The fact is that the allegation against Clinton (like the one against Trump that launched the Russian investigation) was unverified and could be legitimately questioned. There is a fair question on why the FBI went all in on one allegation and not the other. When asked “did you have a duty to look at any allegations regarding Clinton in Russia?” Comey simply replied “I don’t know what you mean.”
Yet, the more interesting question is what exactly does “ring the bell” of James Comey. Recent disclosures have added to the very serious allegations of misconduct in the handling of the Russian investigation. Highly critical reports by the Inspector General and the secret FISA court detailed critical omissions and outright false information used as the basis for the investigation. This includes conduct leading to the firing of the top FBI officials and agents involved in the investigation and a recent criminal plea by the key FBI agent in charge of the FISA applications. Comey however seemed locked in some Kübler-Ross loop, stuck between denial and transference.
Comey did finally admit that, knowing what he knows today, he would not have signed off on the key secret surveillance targeting Carter Page. That makes it unanimous. Former acting Attorney General Sally Yates, Deputy Attorney General Rod Rosenstein and now Comey himself have all said that the application was invalid. Everyone agrees but no one is taking real responsibility.
Yet, Comey bizarrely said, while he would not have approved such surveillance today, he still did not think that he should have been informed (while considering the application containing Steele dossier information) that the source for the information was believed to be an actual Russian agent. Comey said that that was something that he did not really need to know:
“I’m not investigating the case…They’d want to wrestle with that [on the team] and decide what to do with it.”
So Comey was questioning the relevancy of his knowing that FBI agents believed that the Steele dossier (which was part of his briefing) was Russian disinformation and supplied by a Russian agent. That apparently would not “ring his bell” before signing a highly unusual application, including the Steele material, targeting a person close to the Republican presidential candidate in an investigation on Russian influence in the election.
It is part of Comey’s deeply conflicted self-image. Comey previously in his book on “ethical leadership” criticized Trump and said “a leader needs the truth, but an emperor does not consistently hear it from his underlings.” That apparently does not apply to being informed that secret surveillance might be based on false information, including Russian intelligence disinformation.
Comey also made a series of false statements. He repeated, for example, the long-standing denial that there was any surveillance of the Trump campaign. New information shows that the FBI used a briefing in August 2016 of then candidate Trump to gather information for “Crossfire Hurricane,” the Russia investigation. While Comey is still denying this fact, other Democrats have already moved on from the denial of any surveillance of the campaign. After the disclosure, Rep. Eric Swalwell declared that “they were right to do it.”

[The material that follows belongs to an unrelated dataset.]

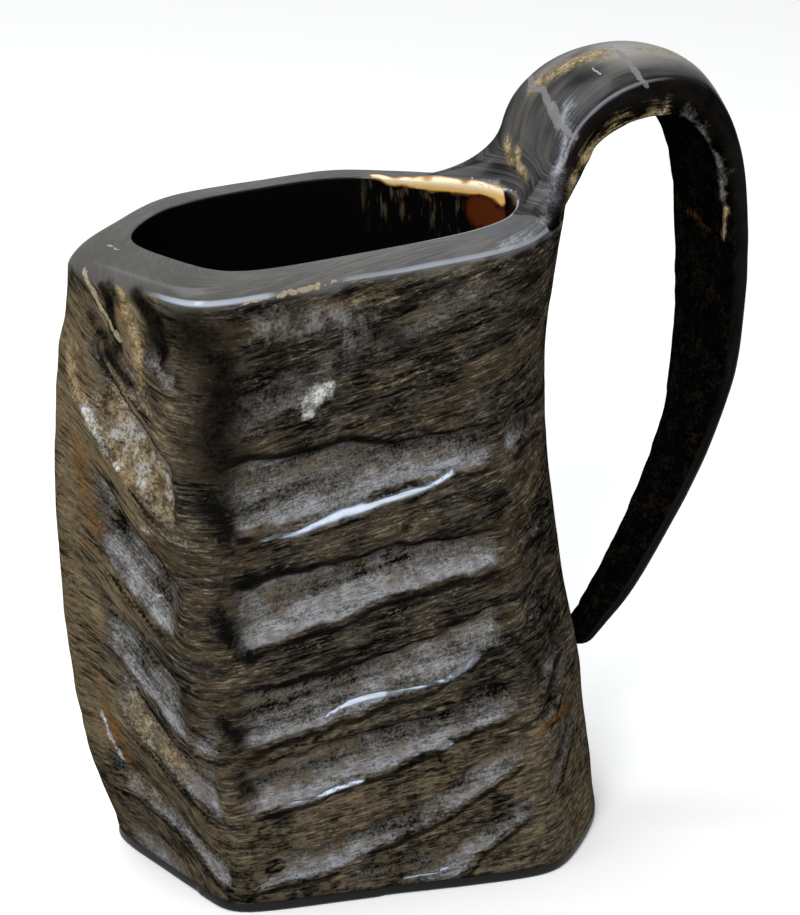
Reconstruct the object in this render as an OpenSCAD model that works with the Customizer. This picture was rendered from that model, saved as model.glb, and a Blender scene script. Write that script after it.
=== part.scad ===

We now know that the FBI was warned early in the process that American intelligence believed that the Steele dossier, funded by the Clinton campaign, contained possible Russian disinformation. It also warned that the actual source for the most damaging allegations had told American intelligence that Steele misrepresented both his statements and his sources – treating effectively bar room gossip as hard intelligence. None of that seemed relevant to Comey in carrying out his duty to review the evidence in approving the investigation and secret surveillance. When confronted with the evidence that a shadowy professor named Joseph Mifsud was actually a Russian agent, Comey again just shrugged at the notion that the FBI had been used as chumps by Russian intelligence:
“I think the Intelligence Committee found that he was representing Russian interests in communicating with [Trump adviser George] Papadopoulos.”

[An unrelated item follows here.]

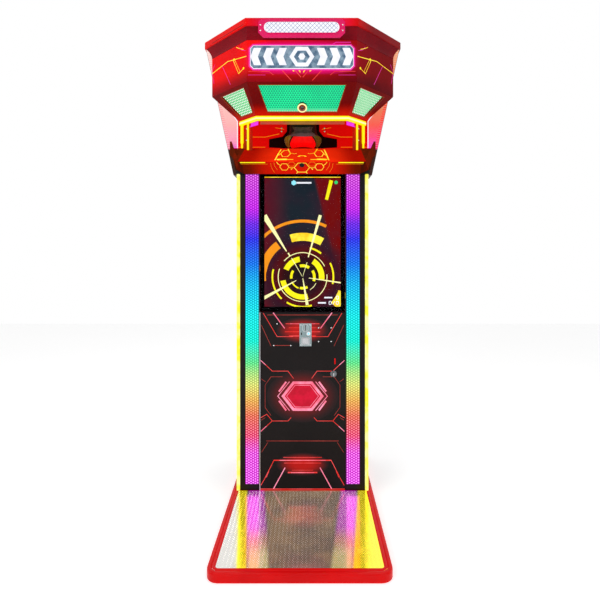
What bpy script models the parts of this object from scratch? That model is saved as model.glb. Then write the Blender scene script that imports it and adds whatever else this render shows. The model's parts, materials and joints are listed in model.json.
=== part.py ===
# Boxing punch machine, in metres, +Z up, front towards -Y, centred on its footprint.
# Driving dimensions come first, then shape helpers, then one section per group of pieces.
import bmesh
import bpy
from math import cos, pi, radians, sin
from mathutils import Matrix, Vector

GAP = 0.0003            # play between pieces that rest on each other

# Base platform
BASE_WIDTH = 0.667
BASE_DEPTH = 1.117
BASE_HEIGHT = 0.032
BASE_CORNER = 0.045
TREAD_INSET = 0.020
TREAD_THICKNESS = 0.003

# Column cabinet
COLUMN_WIDTH = 0.627
COLUMN_DEPTH = 0.480
REAR_STEP = 0.0195       # how far the platform shows behind the column
COLUMN_TOP = 1.537
BOARD = 0.018
LED_EDGE = 0.016
STILE_WIDTH = 0.110      # from the column's side to the screen opening
STILE_THICKNESS = 0.012
RGB_MARGIN = 0.0027      # black strip on the screen side of a light panel
RGB_WIDTH = 0.0673
RGB_FOOT = 0.031         # bare stile under a light panel
GLASS_HEIGHT = 0.655
GLASS_SETBACK = 0.0042
GLASS_THICKNESS = 0.004
DISPLAY_DEPTH = 0.030

COLUMN_REAR = BASE_DEPTH / 2 - REAR_STEP
COLUMN_FRONT = COLUMN_REAR - COLUMN_DEPTH
COLUMN_HALF = COLUMN_WIDTH / 2
STILE_INNER = COLUMN_HALF - STILE_WIDTH
STILE_FACE = COLUMN_FRONT + BOARD - STILE_THICKNESS
RGB_INNER = STILE_INNER + RGB_MARGIN
RGB_OUTER = RGB_INNER + RGB_WIDTH
GLASS_BOTTOM = COLUMN_TOP - GLASS_HEIGHT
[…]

After running through the long list of violations and errors in the Russian investigation, Comey was asked about his past public statements and writings dismissing all of these problems. He was specifically asked about a 2019 column in which he assured the public that they were all “lies.” Comey said that he stood by what he said in 2019. Yet, Comey declared in that column:
“But go ahead, investigate the investigators, if you must. When those investigations are over, you will find the work was done appropriately and focused only on discerning the truth of very serious allegations…Those are lies, and dumb lies at that.”
We did investigate and it didn’t find it was done appropriately. Comey himself admitted that he would now not signed the Page secret surveillance application and acknowledged all of the findings of errors by the various investigations. Figures like Rosenstein have called for continuing the investigation into the wrongdoing by the FBI. Few people, beyond Comey, are seriously arguing that the investigation were “done appropriately” and the allegations were not “lies,” let alone “dumb lies.”
Some things however clearly did ring Comey’s bell like the recent allegations against Trump or former National Security adviser Michael Flynn. While declining to comment on some of the new information on the Russian investigation or offering curt replies, Comey did not hesitate in holding forth on how reports of Trump’s taxes may show that he is under the control of Russia. It was precisely the concern of his critics that Comey’s interest in intelligence or evidence tended to tract his personal interest in the targets.
What Comey clearly wanted to talk about with Sen. Cory Booker (D., N.J.) was what he called the racist “radioactive stew” unleashed in recent years. Yet, Comey’s comments had a certain familiar ring. He explained how a failure of leadership or reckless public statements can encourage wrongdoing because “it gives [wrongdoers] license, and it makes them cool in the eyes of the people who make up that radioactive stew… it is a free pass to people that nobody wants in their communities.”
It may not ring any bells with Comey but that is precisely what he is accused of doing as director in the Russian investigation.